Sus textos se mueven en la sutileza de los matices, pero sobre todo en la sencillez expresiva y los diálogos inteligentes, y en los intersticios, donde la elipsis y lo que se calla es tan importante como lo que se dice. Su material está extraído de lo cotidiano, de la observación de los seres corrientes -la relación entre madres e hijas es uno de sus temas predilectos-, en una sutileza que no admite aspavientos, ruido, excesos ni excentricidades.

Con el paso del tiempo, recordaba, muy pronto, fue virando su posición juvenil desde los finales siempre felices que ideaba para sus heroínas a su conciencia de lo trágico, de aquella crueldad que permeaba la existencia y que había intuido muy tempranamente en Andersen. Lecturas de clásicos como Cumbres borrascosas -única novela de Emily Brontë- le habían hecho entender el interés crucial de mudar la perspectiva, aseguraba.

La autora -que murió este lunes a los 92 años en su Ontario natal- padecía demencia desde hace al menos un decenio, según confirmó su familia al diario canadiense Globe and Mail. De hecho, pocos meses después de lograr el Nobel, ya octogenaria, anunció que se retiraba de la escritura, aduciendo su cansancio de una existencia en soledad dedicada a una labor que la alejaba en ocasiones de sus propios seres queridos.
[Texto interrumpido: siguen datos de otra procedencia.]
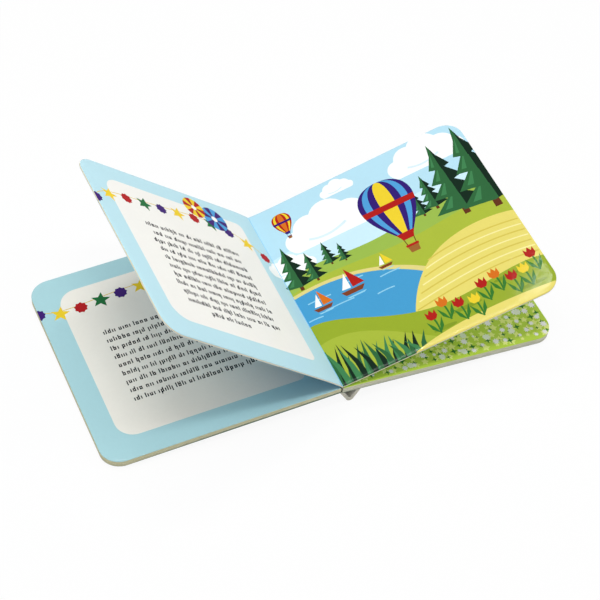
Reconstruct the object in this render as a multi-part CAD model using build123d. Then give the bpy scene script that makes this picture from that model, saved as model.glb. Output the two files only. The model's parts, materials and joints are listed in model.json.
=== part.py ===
from build123d import *
from math import asin, atan2, cos, hypot, radians, sin
import os

# A square board book lying open on a table, in millimetres. +X runs across the open book, from
# the front cover on the left to the back cover on the right, +Y runs up the pages and +Z is up.
# Two leaves stand up from the gutter, and the other leaves lie on the two covers. The strip of
# cover board round the spine has sprung out below the gutter as a V that props the book up.

# Pages and covers
page_width = 152.0          # from the spine fold to the fore-edge
page_height = 152.0         # along the spine
corner_radius = 13.0        # the fore-edge corners of every leaf and cover
leaf_thickness = 1.6
stack_leaves = 2            # leaves lying on each cover
parting_width = 0.14        # the seam that shows between two leaves of a stack
parting_depth = 0.7
cover_thickness = 2.0
edge_roll = 0.4             # the die rolls the outer edges over
spine_round = 1.2           # the folded spine end of each stack
cover_end_round = 0.7

# How the book lies open
gutter_height = 16.5        # the fold between the raised leaves, above the table
root_length = 18.0          # each raised leaf bends over this length beside the gutter
front_root_angle = 44.0     # angles of the raised leaves above level, at the gutter
back_root_angle = 12.0
front_near_leaf_angle = 39.9  # and past the bend, at the near and the far end of the spine
front_far_leaf_angle = 38.4
back_near_leaf_angle = 14.5
back_far_leaf_angle = 17.3
fold_clearance = 0.3        # between a raised leaf's fold and the stack that swings under it

# The strip of cover board round the spine
strip_thickness = 2.0
strip_bend_radius = 2.6     # outside of the bend that rests on the table
strip_bend_place = 6.1      # the bend, from the gutter towards the back cover
strip_front_tuck = 0.5      # how far the strip reaches under the front cover's spine end
strip_back_reach = 12.6     # how far it reaches along the underside of the back cover
strip_clearance = 0.2       # under both covers
crease_width = 1.0          # the scored lines in the covers, where the strip folds away
crease_depth = 0.45
front_crease_place = 3.4    # from the front cover's spine end

near_y = -page_height / 2
far_y = page_height / 2
FRONT = -1
BACK = 1


# Directions in the section across the spine, as (x, z). An angle is above level, and the side
# says whether the leaf runs to the front cover or to the back cover.
def along(side, angle):
    return (side * cos(radians(angle)), sin(radians(angle)))


def upward(side, angle):
    return (-side * sin(radians(angle)), cos(radians(angle)))


def moved(point, direction, distance):
    return (point[0] + direction[0] * distance, point[1] + direction[1] * distance)


def section_plane(y):
    return Plane(origin=(0, y, 0), x_dir=(1, 0, 0), z_dir=(0, -1, 0))


gutter = (0.0, gutter_height)
front_fold = moved(gutter, upward(FRONT, front_root_angle), -leaf_thickness)
back_fold = moved(gutter, upward(BACK, back_root_angle), -leaf_thickness)
stack_thickness = leaf_thickness * stack_leaves
block_thickness = stack_thickness + cover_thickness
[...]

Necesitaba, añadía, sus afectos, su calor.

Isabel Allende: «Munro fue una gran escritora que marcó un hito en la literatura»

La escritora chilena Isabel Allende (1942) lamentó el fallecimiento de su colega canadiense: «Alice Munro fue una gran escritora que marcó un hito en la literatura». Así lo afirmó a Efe desde su casa de Los Ángeles (Estados Unidos), en unas declaraciones en las que insistió: «Por algo ganó el Nobel». «Yo he leído no sé si todo, pero mucho de su obra, y me da mucha pena», se refirió a la pérdida de una autora por la que ha confesado en ocasiones su «fascinación» como apasionada lectora de cuentos.

Capaz de crear personajes complejos en unas pocas páginas, Munro centra sus narraciones breves en los vínculos humanos, siempre bajo el prisma de la vida común. Gente de a pie que trata de sobrellevar una existencia decente y sostener una sociedad «que genera a menudo relaciones tensas y conflictos morales, anclados en las diferencias generacionales o de proyectos de vida contradictorios», según recordó la Academia sueca al premiarla, como recoge Colpisa.

Sus relatos los protagonizan habitantes de pequeñas ciudades. Como Clinton, en Ontario, y Comox, en la Columbia Británica, entre las que Munro repartía su tiempo, voluntariamente apartada del vértigo y el bullicio de las grandes urbes y siempre al margen de los cenáculos literarios. En esos ámbitos rurales despliega un mundo emocional en el que el placer y el dolor pueden agazaparse bajo el hule de una mesa de cocina en unos cuentos que entusiasman por su sencillez y que encierran lo mejor y lo peor del alma humana. «Cualquier vida, cualquier entorno puede ser interesante», afirmaba Munro, que jamás pensó «en la escritura como un don» y que acaso «no hubiera sido tan osada si hubiera vivido en una ciudad, compitiendo con otras personas».